### Aim
Set down exactly the lines from the one with "steel_frame();" to the one with "bpy.context.scene.collection.objects.link(empty)", both included, and no line outside that range.

━━━ Information shown ━━━

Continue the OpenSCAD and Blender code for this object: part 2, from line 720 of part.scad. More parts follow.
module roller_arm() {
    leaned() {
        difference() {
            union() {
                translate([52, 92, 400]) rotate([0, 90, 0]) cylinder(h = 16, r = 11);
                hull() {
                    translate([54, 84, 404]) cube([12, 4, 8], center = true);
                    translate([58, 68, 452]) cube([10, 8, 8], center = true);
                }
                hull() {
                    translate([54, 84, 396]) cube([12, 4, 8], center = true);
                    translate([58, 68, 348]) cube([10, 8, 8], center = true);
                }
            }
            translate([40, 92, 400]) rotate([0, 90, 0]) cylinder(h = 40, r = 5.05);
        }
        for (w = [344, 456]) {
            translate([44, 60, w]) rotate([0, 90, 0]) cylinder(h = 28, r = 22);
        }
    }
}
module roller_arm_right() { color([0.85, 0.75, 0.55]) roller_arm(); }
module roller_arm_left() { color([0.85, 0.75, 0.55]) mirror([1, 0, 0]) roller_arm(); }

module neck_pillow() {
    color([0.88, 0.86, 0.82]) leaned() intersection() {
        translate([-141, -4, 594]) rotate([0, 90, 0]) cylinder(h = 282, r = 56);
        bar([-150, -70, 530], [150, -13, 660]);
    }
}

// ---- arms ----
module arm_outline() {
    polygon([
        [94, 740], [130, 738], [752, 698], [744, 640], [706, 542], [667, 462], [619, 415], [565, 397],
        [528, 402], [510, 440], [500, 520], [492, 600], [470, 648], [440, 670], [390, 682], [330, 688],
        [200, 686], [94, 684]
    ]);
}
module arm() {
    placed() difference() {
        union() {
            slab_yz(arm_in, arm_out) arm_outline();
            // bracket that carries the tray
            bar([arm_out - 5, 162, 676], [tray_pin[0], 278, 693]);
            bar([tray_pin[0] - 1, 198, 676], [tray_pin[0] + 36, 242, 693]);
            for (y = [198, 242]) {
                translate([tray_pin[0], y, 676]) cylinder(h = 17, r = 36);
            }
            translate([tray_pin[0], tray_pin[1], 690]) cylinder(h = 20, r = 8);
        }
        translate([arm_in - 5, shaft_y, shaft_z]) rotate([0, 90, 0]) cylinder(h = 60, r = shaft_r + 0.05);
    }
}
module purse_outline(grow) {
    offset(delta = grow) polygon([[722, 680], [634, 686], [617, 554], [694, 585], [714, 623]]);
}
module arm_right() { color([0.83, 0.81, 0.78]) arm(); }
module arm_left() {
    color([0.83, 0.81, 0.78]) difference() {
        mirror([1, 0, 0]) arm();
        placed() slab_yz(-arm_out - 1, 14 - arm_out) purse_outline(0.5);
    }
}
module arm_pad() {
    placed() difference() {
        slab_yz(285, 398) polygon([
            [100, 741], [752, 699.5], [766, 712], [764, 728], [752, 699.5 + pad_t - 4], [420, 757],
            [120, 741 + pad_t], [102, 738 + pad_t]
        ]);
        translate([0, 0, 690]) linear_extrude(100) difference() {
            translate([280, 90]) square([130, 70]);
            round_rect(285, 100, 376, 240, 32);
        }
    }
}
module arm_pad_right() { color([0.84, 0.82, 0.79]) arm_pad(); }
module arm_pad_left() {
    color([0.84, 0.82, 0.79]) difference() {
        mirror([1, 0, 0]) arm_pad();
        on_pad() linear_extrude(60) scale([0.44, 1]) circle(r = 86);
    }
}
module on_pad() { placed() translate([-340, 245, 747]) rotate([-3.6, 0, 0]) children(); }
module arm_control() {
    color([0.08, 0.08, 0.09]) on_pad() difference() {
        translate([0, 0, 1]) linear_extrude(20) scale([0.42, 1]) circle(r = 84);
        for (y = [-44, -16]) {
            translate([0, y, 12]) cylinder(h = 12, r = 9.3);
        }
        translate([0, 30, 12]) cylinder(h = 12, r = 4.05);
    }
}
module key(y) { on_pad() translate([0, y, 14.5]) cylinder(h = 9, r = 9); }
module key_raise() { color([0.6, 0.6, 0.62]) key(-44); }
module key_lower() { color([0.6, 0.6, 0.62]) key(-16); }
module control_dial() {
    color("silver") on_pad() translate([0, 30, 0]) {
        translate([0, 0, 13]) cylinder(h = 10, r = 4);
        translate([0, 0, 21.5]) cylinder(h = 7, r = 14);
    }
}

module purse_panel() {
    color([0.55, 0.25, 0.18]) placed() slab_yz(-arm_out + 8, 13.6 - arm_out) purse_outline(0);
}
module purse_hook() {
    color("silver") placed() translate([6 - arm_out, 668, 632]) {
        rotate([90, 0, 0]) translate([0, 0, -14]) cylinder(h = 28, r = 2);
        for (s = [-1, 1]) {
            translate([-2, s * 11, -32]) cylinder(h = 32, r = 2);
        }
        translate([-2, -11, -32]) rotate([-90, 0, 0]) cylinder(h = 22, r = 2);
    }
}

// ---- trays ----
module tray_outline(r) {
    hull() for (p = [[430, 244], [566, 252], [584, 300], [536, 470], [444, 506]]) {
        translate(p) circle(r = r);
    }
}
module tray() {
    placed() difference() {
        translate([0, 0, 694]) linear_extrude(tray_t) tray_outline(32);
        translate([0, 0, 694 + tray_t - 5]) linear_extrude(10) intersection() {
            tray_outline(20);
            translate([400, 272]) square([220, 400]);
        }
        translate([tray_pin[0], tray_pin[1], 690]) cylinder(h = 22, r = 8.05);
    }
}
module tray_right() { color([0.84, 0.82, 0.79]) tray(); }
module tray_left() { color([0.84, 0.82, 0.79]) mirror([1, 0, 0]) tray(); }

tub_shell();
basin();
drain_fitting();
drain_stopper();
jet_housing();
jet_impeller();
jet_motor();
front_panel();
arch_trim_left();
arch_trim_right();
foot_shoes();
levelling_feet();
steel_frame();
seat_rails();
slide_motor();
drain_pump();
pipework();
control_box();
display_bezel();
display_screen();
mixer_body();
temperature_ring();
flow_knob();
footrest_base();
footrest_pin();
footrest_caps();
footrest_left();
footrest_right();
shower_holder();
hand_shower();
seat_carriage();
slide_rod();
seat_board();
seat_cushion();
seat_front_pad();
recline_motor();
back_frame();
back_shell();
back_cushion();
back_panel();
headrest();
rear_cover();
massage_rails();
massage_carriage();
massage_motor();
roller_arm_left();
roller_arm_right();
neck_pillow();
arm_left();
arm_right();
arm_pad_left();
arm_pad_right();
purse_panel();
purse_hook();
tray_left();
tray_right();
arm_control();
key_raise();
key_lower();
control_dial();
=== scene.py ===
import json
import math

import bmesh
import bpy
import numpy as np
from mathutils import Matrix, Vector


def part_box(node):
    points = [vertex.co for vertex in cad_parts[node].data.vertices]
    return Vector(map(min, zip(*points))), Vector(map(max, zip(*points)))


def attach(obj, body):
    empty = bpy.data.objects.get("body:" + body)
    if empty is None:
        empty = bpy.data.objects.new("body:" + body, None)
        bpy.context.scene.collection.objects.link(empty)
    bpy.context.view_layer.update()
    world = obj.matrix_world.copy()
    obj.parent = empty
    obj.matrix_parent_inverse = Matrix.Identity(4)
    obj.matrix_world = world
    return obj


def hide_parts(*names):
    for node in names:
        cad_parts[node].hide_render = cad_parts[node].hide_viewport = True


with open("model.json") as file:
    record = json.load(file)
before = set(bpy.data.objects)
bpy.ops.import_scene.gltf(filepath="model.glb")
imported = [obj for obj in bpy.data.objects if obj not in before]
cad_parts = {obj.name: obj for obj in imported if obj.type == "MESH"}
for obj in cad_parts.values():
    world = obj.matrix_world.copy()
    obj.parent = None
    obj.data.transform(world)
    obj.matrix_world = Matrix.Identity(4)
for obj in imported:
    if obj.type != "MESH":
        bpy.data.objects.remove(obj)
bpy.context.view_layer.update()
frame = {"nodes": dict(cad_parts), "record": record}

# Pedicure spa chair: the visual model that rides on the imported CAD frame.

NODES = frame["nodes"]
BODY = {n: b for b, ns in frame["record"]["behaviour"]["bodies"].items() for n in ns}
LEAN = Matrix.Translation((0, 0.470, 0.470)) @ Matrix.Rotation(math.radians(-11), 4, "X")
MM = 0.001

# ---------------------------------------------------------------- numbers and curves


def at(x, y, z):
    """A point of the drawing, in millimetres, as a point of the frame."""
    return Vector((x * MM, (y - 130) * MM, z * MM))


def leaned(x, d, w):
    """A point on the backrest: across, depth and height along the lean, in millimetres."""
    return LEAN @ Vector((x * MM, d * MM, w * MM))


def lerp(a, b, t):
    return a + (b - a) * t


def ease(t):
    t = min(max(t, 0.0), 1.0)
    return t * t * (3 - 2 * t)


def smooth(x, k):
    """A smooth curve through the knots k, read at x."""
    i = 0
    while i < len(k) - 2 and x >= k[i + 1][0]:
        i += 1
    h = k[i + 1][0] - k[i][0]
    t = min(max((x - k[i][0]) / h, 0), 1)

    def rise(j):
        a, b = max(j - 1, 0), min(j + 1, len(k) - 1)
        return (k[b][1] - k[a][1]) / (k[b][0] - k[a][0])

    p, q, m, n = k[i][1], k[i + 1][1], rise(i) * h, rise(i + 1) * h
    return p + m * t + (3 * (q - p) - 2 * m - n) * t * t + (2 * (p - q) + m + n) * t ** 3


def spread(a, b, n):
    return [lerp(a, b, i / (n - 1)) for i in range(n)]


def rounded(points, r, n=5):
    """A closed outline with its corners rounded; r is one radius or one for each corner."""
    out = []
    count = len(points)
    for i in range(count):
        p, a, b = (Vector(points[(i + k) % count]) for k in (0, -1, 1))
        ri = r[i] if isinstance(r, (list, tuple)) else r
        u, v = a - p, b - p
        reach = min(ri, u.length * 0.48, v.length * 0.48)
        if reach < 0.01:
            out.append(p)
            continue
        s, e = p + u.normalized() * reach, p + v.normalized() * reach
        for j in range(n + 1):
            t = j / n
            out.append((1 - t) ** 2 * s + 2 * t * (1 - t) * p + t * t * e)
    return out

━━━

### Final result
steel_frame();
seat_rails();
slide_motor();
drain_pump();
pipework();
control_box();
display_bezel();
display_screen();
mixer_body();
temperature_ring();
flow_knob();
footrest_base();
footrest_pin();
footrest_caps();
footrest_left();
footrest_right();
shower_holder();
hand_shower();
seat_carriage();
slide_rod();
seat_board();
seat_cushion();
seat_front_pad();
recline_motor();
back_frame();
back_shell();
back_cushion();
back_panel();
headrest();
rear_cover();
massage_rails();
massage_carriage();
massage_motor();
roller_arm_left();
roller_arm_right();
neck_pillow();
arm_left();
arm_right();
arm_pad_left();
arm_pad_right();
purse_panel();
purse_hook();
tray_left();
tray_right();
arm_control();
key_raise();
key_lower();
control_dial();
=== scene.py ===
import json
import math

import bmesh
import bpy
import numpy as np
from mathutils import Matrix, Vector


def part_box(node):
    points = [vertex.co for vertex in cad_parts[node].data.vertices]
    return Vector(map(min, zip(*points))), Vector(map(max, zip(*points)))


def attach(obj, body):
    empty = bpy.data.objects.get("body:" + body)
    if empty is None:
        empty = bpy.data.objects.new("body:" + body, None)
        bpy.context.scene.collection.objects.link(empty)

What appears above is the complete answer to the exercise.